Jerry Lampe and Ruth Phillips — two of America’s longest-living mesothelioma survivors — won’t feel so helpless now when a newly diagnosed patient asks for their secret to success.
The controversial Immune Augmentation Therapy (IAT) Clinic in Freeport, Bahamas, is set to reopen in October, giving mesothelioma patients a proven, alternative therapy option once again.
IAT operated outside of U.S. regulation from 1977 to 2016.
The name has been changed to Quantum Immunologics, but the philosophy surrounding cancer treatment is exactly the same, a throwback to when Lampe and Phillips were treated originally.
“Our basic treatment has not changed,” Dr. Eric Brown, new medical director, told Asbestos.com. “We know that mesothelioma can be treated here. It is treated here and was treated successfully at the clinic in the past.”
Two Long-Time Believers
Lampe, 78, was diagnosed with peritoneal mesothelioma 38 years ago. He was treated regularly for four years before leaving the clinic cancer-free. He lives today on a farm outside of Kansas City.
Phillips, 66, was diagnosed with peritoneal mesothelioma 19 years ago. She was treated regularly there for 15 years. She is living today an hour northwest of Atlanta.
Both are thriving, giving credit to the IAT Clinic and excited about the reopening.
“Obviously you can debate the effectiveness of treatment so long ago, but for some reason, I’m still alive and well,” Lampe said. “Unless it was divine intervention, or just blind luck, I don’t know. Something worked there. I would tell anyone diagnosed now with mesothelioma, at least take a look.”
Phillips said the clinic was a huge factor in her care over the years.

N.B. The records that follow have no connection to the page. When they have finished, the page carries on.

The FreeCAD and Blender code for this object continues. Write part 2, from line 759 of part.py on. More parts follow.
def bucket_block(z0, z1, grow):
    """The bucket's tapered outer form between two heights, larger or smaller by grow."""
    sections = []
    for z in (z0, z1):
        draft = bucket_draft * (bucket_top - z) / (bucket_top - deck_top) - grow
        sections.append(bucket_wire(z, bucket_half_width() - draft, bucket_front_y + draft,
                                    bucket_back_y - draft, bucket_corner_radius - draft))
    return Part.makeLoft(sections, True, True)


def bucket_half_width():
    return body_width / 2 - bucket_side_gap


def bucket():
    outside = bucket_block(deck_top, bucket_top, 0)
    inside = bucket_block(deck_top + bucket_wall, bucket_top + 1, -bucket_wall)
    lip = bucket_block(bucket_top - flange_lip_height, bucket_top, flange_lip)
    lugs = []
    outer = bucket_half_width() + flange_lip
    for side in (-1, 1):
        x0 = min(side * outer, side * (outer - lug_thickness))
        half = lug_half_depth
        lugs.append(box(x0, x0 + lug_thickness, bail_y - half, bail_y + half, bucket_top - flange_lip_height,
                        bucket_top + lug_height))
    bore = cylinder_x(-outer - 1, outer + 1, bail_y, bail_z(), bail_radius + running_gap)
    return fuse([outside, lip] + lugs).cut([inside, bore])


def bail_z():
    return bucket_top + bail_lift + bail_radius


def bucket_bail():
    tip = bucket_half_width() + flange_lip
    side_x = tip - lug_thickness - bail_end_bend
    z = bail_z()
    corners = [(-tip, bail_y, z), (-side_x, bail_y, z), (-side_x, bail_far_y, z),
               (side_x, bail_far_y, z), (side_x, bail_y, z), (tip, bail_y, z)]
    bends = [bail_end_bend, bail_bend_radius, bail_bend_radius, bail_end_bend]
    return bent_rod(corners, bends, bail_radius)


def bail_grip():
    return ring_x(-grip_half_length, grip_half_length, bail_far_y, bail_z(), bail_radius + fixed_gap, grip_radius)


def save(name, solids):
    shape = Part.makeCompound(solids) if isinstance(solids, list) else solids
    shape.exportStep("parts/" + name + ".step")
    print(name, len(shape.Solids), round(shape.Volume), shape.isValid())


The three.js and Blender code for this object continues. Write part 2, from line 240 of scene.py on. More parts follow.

“It was a major portion of what saved me,” she said. “Now that they have reopened, I’m comfortable talking about it again. It’s kind of empowering to help other people by recommending it.”
Helping the Immune System Work
The theory behind the IAT clinic involves fighting cancer by revitalizing and restoring a patient’s individualized immune system.
The belief is the body’s own immune system — at its optimal level — is the best line of defense, giving a person the ability to destroy cancer cells or prevent them from multiplying.
There is no chemotherapy, radiation or surgery — proven, standard-of-care treatments — and none of the harsh side effects that come with them.
There are no oncologists on staff. Treatment involves fine-tuning the immune system to a level it can’t reach on its own.
This philosophy, once deemed as quackery, became the precursor to today’s more accepted immunotherapy that is being developed at leading cancer centers around the world.
Many established centers, moving toward adjuvant alternative medicine, have started offering variations of what IAT did for decades.
Individualized Treatment in the Bahamas
The therapy at IAT involved daily injections of a protein mixture that is adjusted regularly and made from the blood of healthy donors.
It is individualized to compliment a patient’s own immune system.
It can take up to eight weeks of daily treatment to achieve the perfect balance. Patients are sent home afterward with personalized serum to use on their own.
The clinic will again work outside of any strict governmental regulation or oversight from the U.S. medical community.
Most prominent oncologists in the U.S. won’t recommend it, but former patients such as Lampe and Phillips will praise it.
“They had some problems just before it closed, but it sounds like they have been straightened out,” Phillips said. “I’m still a believer in what they did for me and will do again. Until I went there, I never thought I’d live past 50. I’m here today because of what they did for me.”
The U.S. Food and Drug Administration once lobbied unsuccessfully to close IAT. The actual closure came after founder Dr. Lawrence Burton died and successor Dr. John Clement retired.
A changing philosophy, poor management, continued skepticism by the U.S. medical establishment, and the aging staff led to a quick, downward spiral.
Back to What Worked Years Ago
Brown, who once worked with Burton and Clement, is behind the reopening.
Lynn Austin, a nurse and administrator who spent almost 40 years at IAT under Burton and Clement, also has returned.
A former patient donated more than $250,000 to upgrade and modernize the facility where it will be housed, only a few blocks from before.
“I started here a long time ago, and I became a believer after what I was seeing,” Austin said. “I’d see a sick patient come in, and think, oh dear, I don’t know if we can help him. And quite often, I was pleasantly surprised at how well they did.”
The clinic will treat a wide variety of cancers, including more common ones than mesothelioma, a rare and aggressive cancer with no definitive cure.
Lampe and Phillips first came to the Bahamas after being diagnosed at prominent cancer centers in the U.S.
Both had their diagnosis reconfirmed at other U.S. facilities. Neither was given much hope for survival, leading to their first trip to Freeport, believing it was their only chance.
“We’re excited about what we can offer these patients now who often have no other options,” Brown said. “To see them come in, and then leave in remission, or cancer-free, that really triggers me. That’s why I’m doing this again.”